Processing: Archives

First, a digression: only after years of studying and being exposed to various Asian and Romance languages that I came to really think about the enormous European bias in the designations of languages/dialects. The former contains connotations of higher status or prestige, while the latter denotes something more local, less important. Languages are worthy of preservation, while dialects are not. Romance languages can be mutually intelligible and yet considered distinct “languages,” while Chinese “dialects” can be mutually unintelligible and yet never achieve the status of “language.”  The main difference is perhaps that the distinct romance languages have distinct written texts (and yet so similar) while the distinct Chinese dialects share the same written text.

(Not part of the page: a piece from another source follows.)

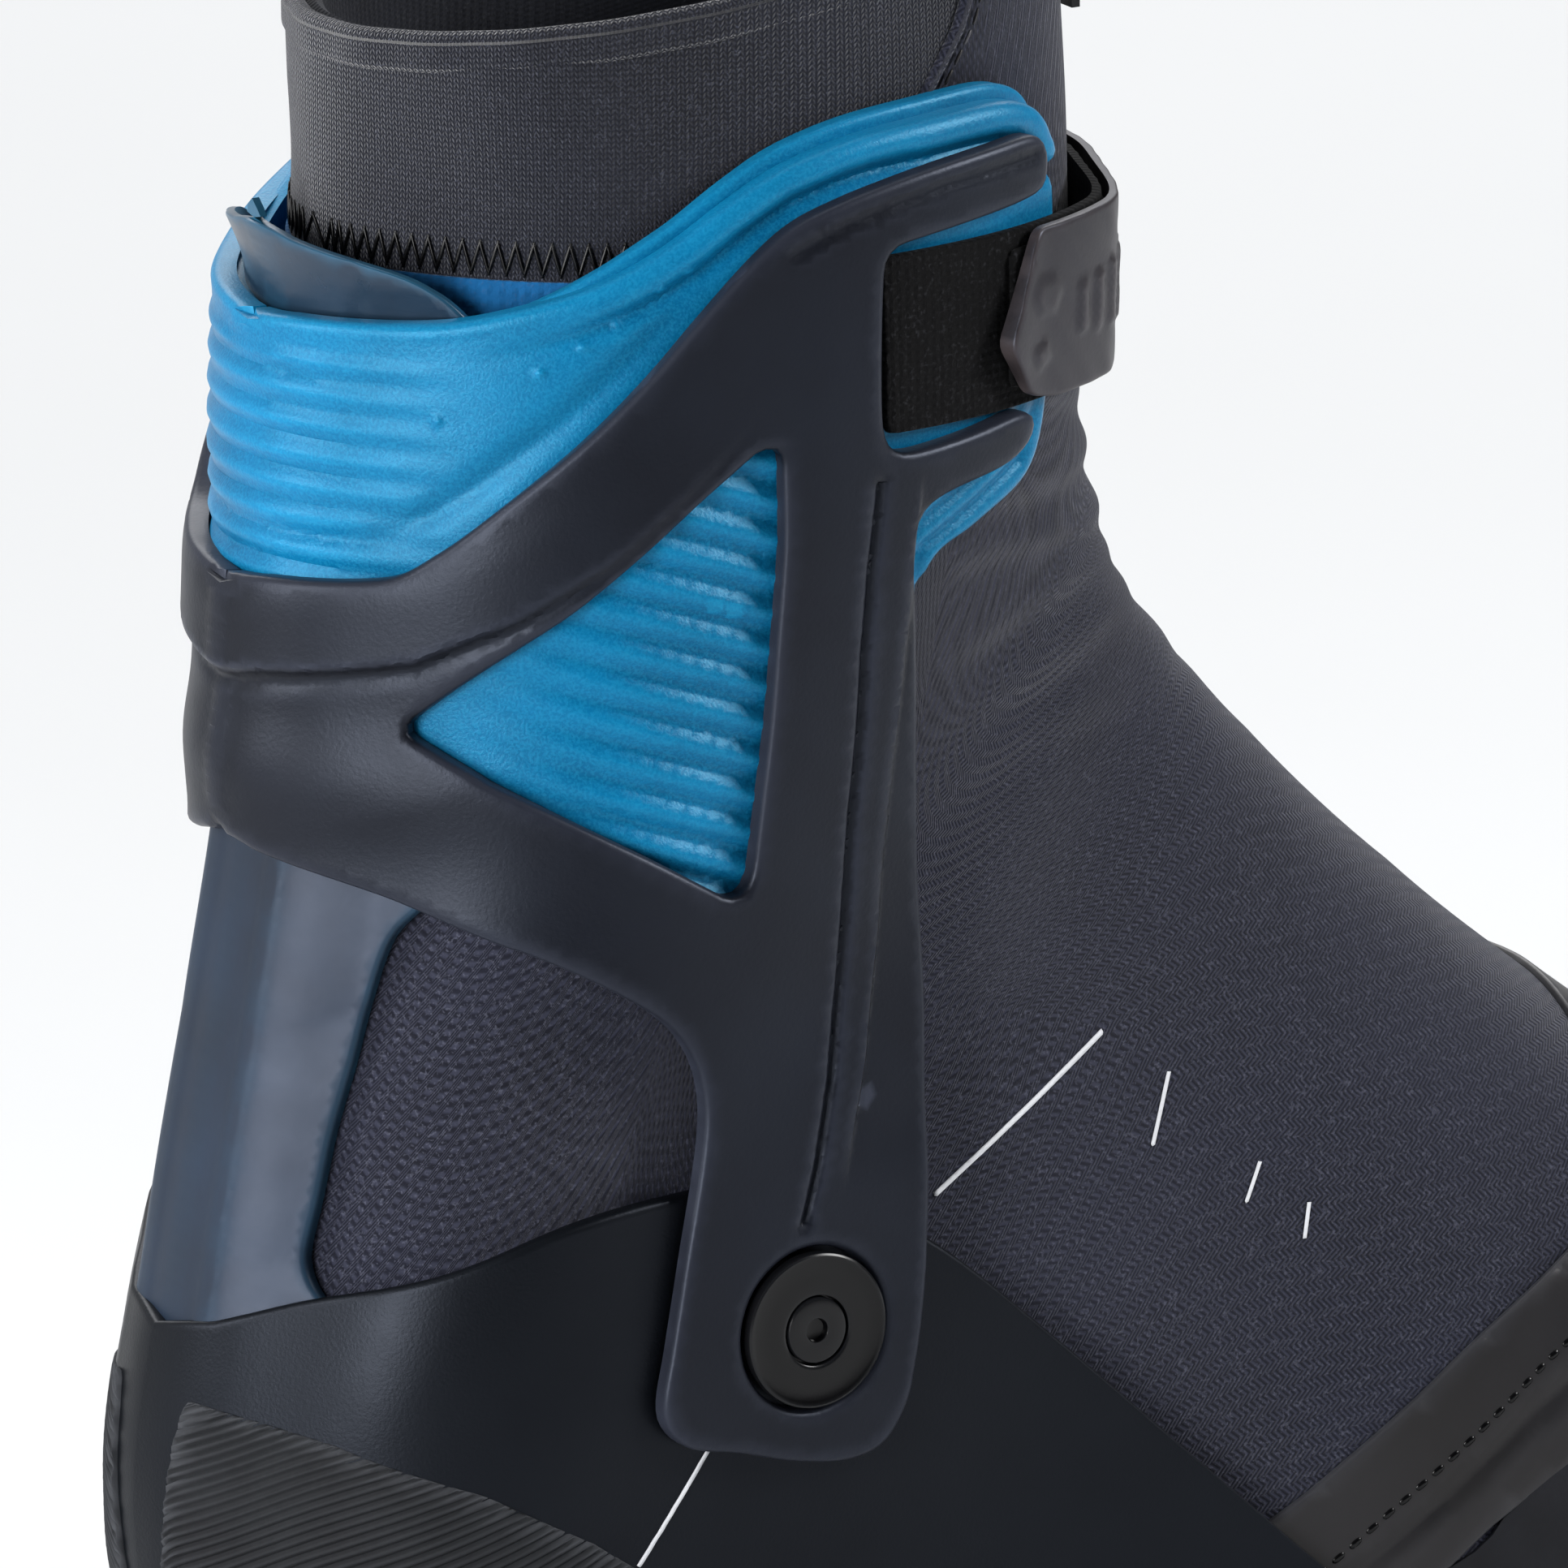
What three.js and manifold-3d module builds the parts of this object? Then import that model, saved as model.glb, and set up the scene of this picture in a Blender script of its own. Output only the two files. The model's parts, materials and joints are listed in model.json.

Diana Taylor’s article not only challenges the privileging the written over the spoken and points out its Eurocentric bias, but also further argues for a programme of “performance studies” that takes non-textual modes of communication, such as singing, dancing, and other modes of performances, as serious conduits of meaning. As Ann Stoler’s article argues, the written archive as a repository of meaning is not neutral, inert; history is not waiting in the archives to be discovered by historians. Neither the archive nor the “repertoire” of performance-based production of knowledge and meaning is neutral or inert. And yet the written archive has come to be the most dominant mode of communication of knowledge for its material properties make storage and retrieval possible for a very long time. Our claims to knowledge/our capacity to know, therefore, hinges on the materialities of the archive, all the way down to the techniques of language itself. Taylor is against the disciplinary divisions among dance, music, and theater, but it also appears that we should also re-incorporate these non-textual modes of communication back into the core curriculum of liberal arts education in general.

2 Replies

  • Thank you, Leila. I appreciate your two-level critique of the text-based archive; not only does it marginalize performative ways of knowing, but it also naturalizes particular linguistic conventions. Yet I wonder about your claim that languages are worthy of preservation, yet dialects are not. Is this your argument, or are you proposing that dismissal of the dialect is an unfortunate general tendency? You might be interested in various dialect collections, e.g., the Dictionary of American Regional English and George Mason University’s Speech Accent Archive.

    • No it’s not my argument, and yes I mean the dismissal of the dialect as something inferior, and the claim draws from my experience growing up in China where the regional dialect was banned in elementary schools in favor of Mandarin. The vocabularies and grammar and literary/theatrical productions peculiar to the regional dialect were also absent or disappearing.